## BEGIN Data shown
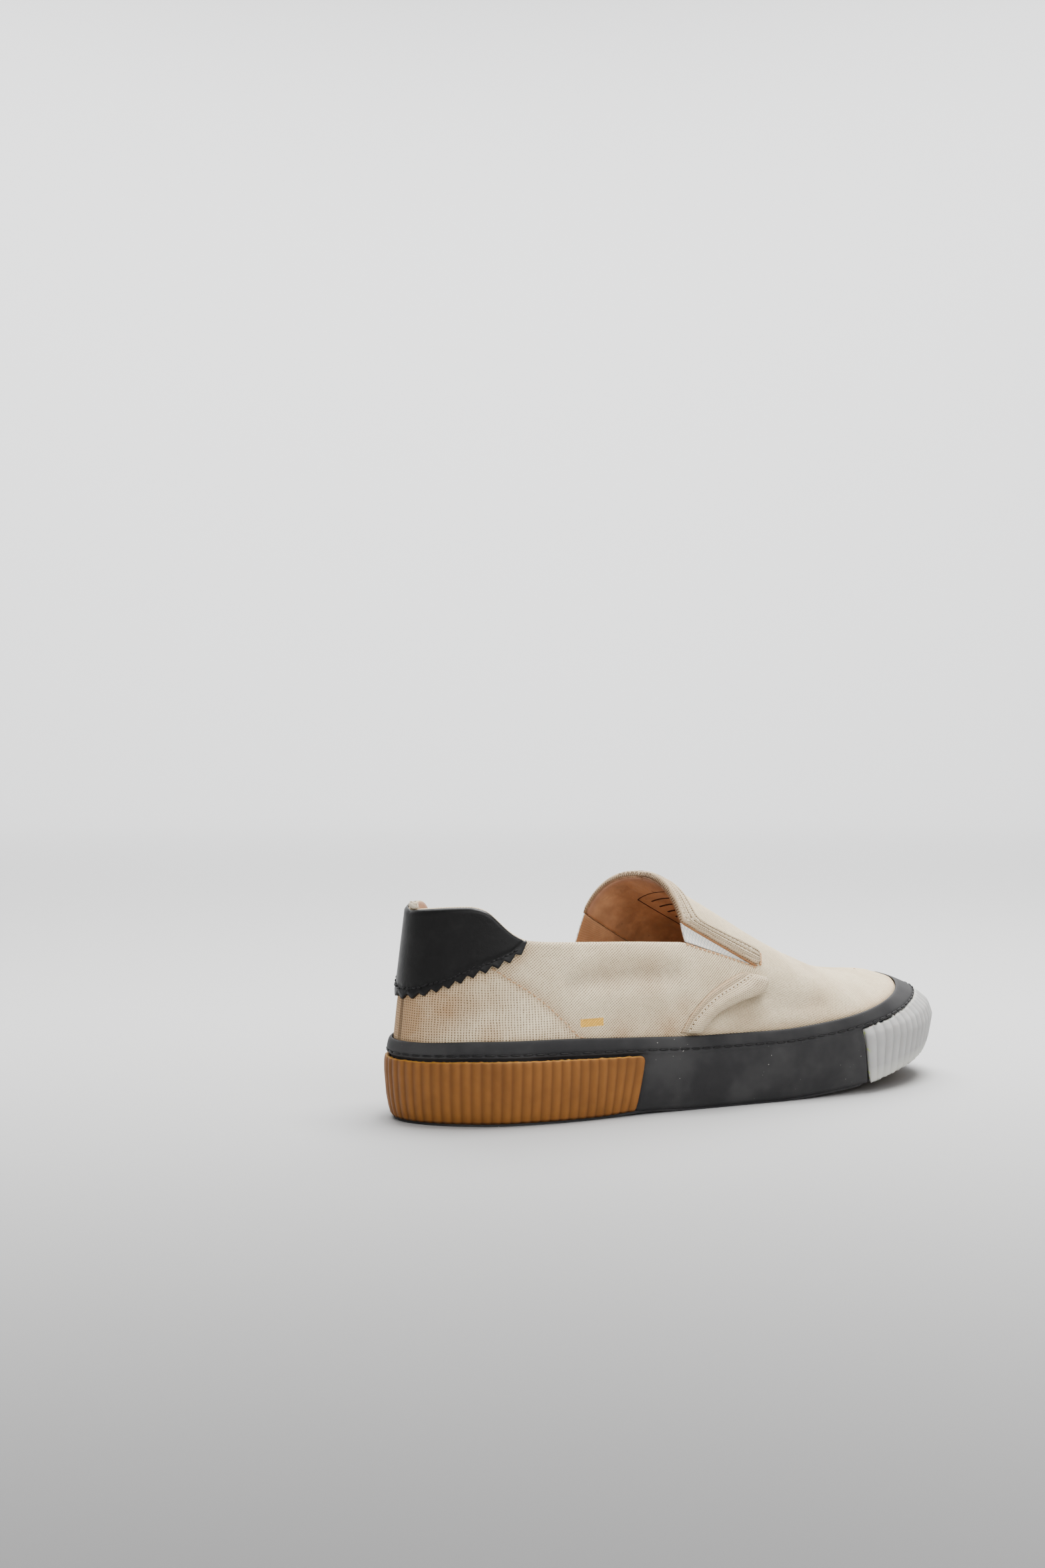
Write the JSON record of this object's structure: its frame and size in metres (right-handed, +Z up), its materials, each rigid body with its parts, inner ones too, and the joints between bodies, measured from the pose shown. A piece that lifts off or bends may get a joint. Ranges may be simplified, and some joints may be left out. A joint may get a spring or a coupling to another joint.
{
  "type": "slip-on sneaker",
  "caption": "Right canvas slip-on sneaker with elastic side gores, pinked leather heel tab and black cupsole with ribbed amber heel and white toe bumpers",
  "frame": {"origin": "on the ground, under the middle of the shoe's bounding box", "axes": "+X from heel to toe, -Y the outer (lateral) side, +Z up"},
  "size_m": [0.2898, 0.102, 0.1015],
  "materials": {
    "black_rubber": "matte black vulcanised rubber",
    "amber_rubber": "slightly translucent amber gum rubber, ribbed",
    "white_rubber": "matte off-white rubber, ribbed",
    "lining": "tan lining cloth",
    "canvas": "cream plain-weave canvas",
    "black_leather": "smooth semi-gloss black leather, pinked hem",
    "elastic": "off-white woven elastic"
  },
  "bodies": {
    "root": {"outsole": "black_rubber", "cupsole": "black_rubber", "heel_bumper": "amber_rubber", "toe_bumper": "white_rubber", "insole": "lining", "upper": "canvas", "heel_tab": "black_leather", "gore_lateral": "elastic", "gore_medial": "elastic", "mouth_band": "canvas", "side_band_lateral": "canvas", "side_band_medial": "canvas"}
  },
  "joints": []
}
## END Data shown
— Exercise aim —
Go through the material above line by line and copy it exactly.

— Written response —
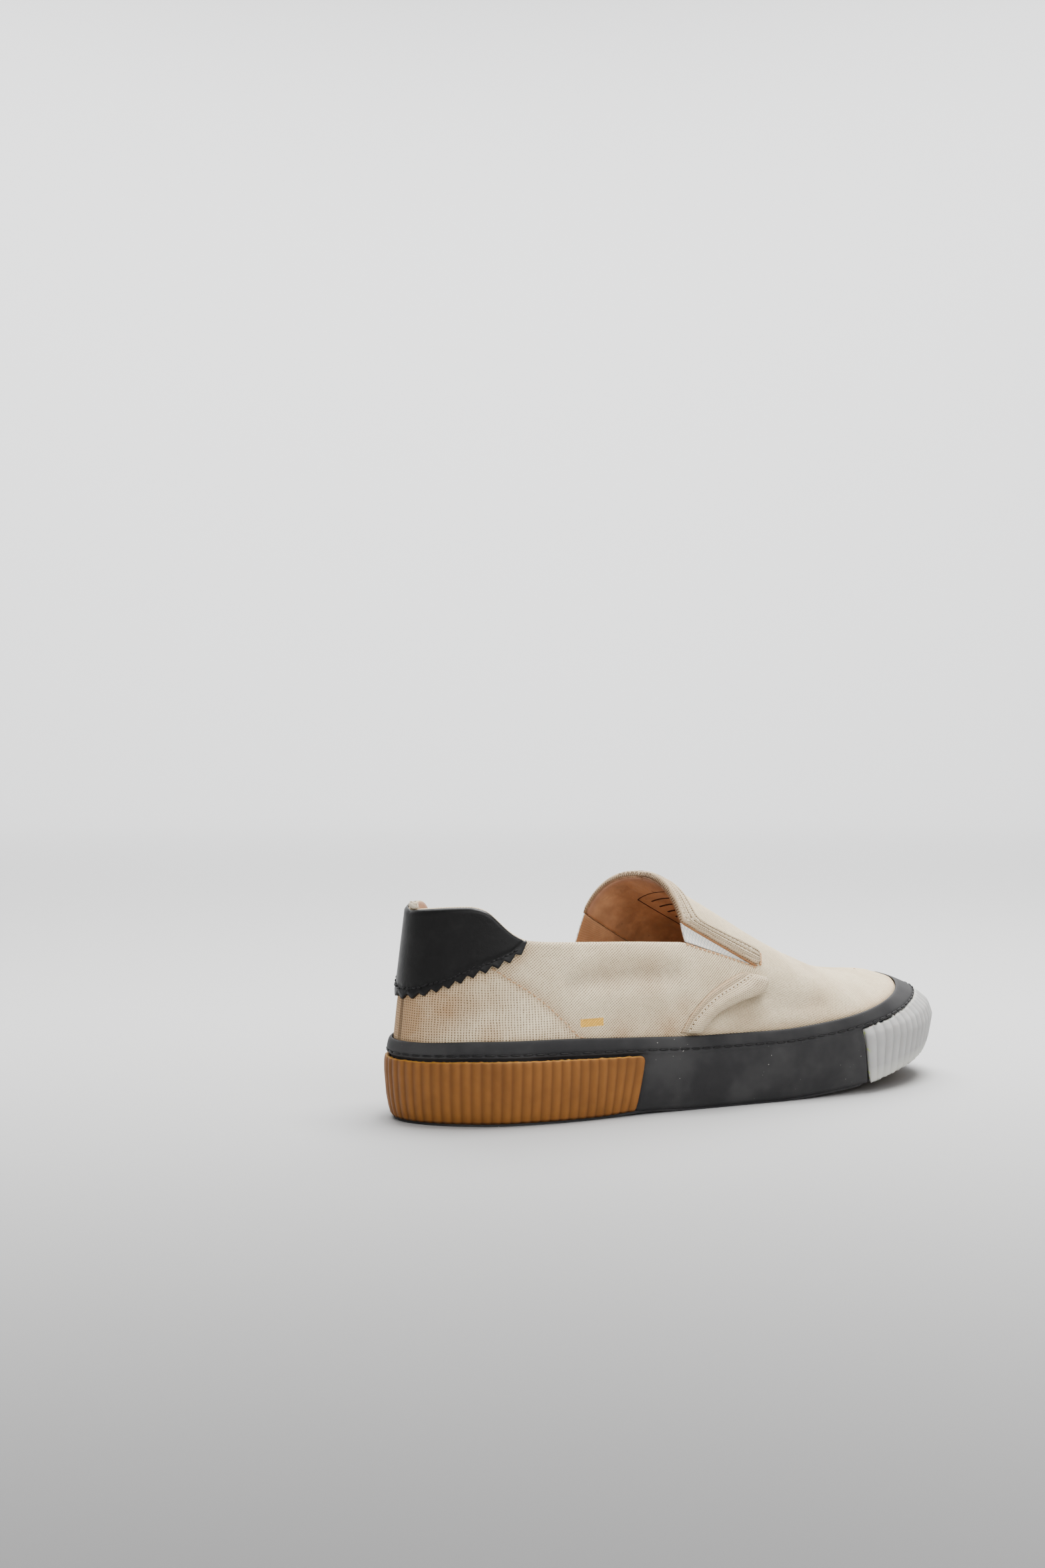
Write the JSON record of this object's structure: its frame and size in metres (right-handed, +Z up), its materials, each rigid body with its parts, inner ones too, and the joints between bodies, measured from the pose shown. A piece that lifts off or bends may get a joint. Ranges may be simplified, and some joints may be left out. A joint may get a spring or a coupling to another joint.
{
  "type": "slip-on sneaker",
  "caption": "Right canvas slip-on sneaker with elastic side gores, pinked leather heel tab and black cupsole with ribbed amber heel and white toe bumpers",
  "frame": {"origin": "on the ground, under the middle of the shoe's bounding box", "axes": "+X from heel to toe, -Y the outer (lateral) side, +Z up"},
  "size_m": [0.2898, 0.102, 0.1015],
  "materials": {
    "black_rubber": "matte black vulcanised rubber",
    "amber_rubber": "slightly translucent amber gum rubber, ribbed",
    "white_rubber": "matte off-white rubber, ribbed",
    "lining": "tan lining cloth",
    "canvas": "cream plain-weave canvas",
    "black_leather": "smooth semi-gloss black leather, pinked hem",
    "elastic": "off-white woven elastic"
  },
  "bodies": {
    "root": {"outsole": "black_rubber", "cupsole": "black_rubber", "heel_bumper": "amber_rubber", "toe_bumper": "white_rubber", "insole": "lining", "upper": "canvas", "heel_tab": "black_leather", "gore_lateral": "elastic", "gore_medial": "elastic", "mouth_band": "canvas", "side_band_lateral": "canvas", "side_band_medial": "canvas"}
  },
  "joints": []
}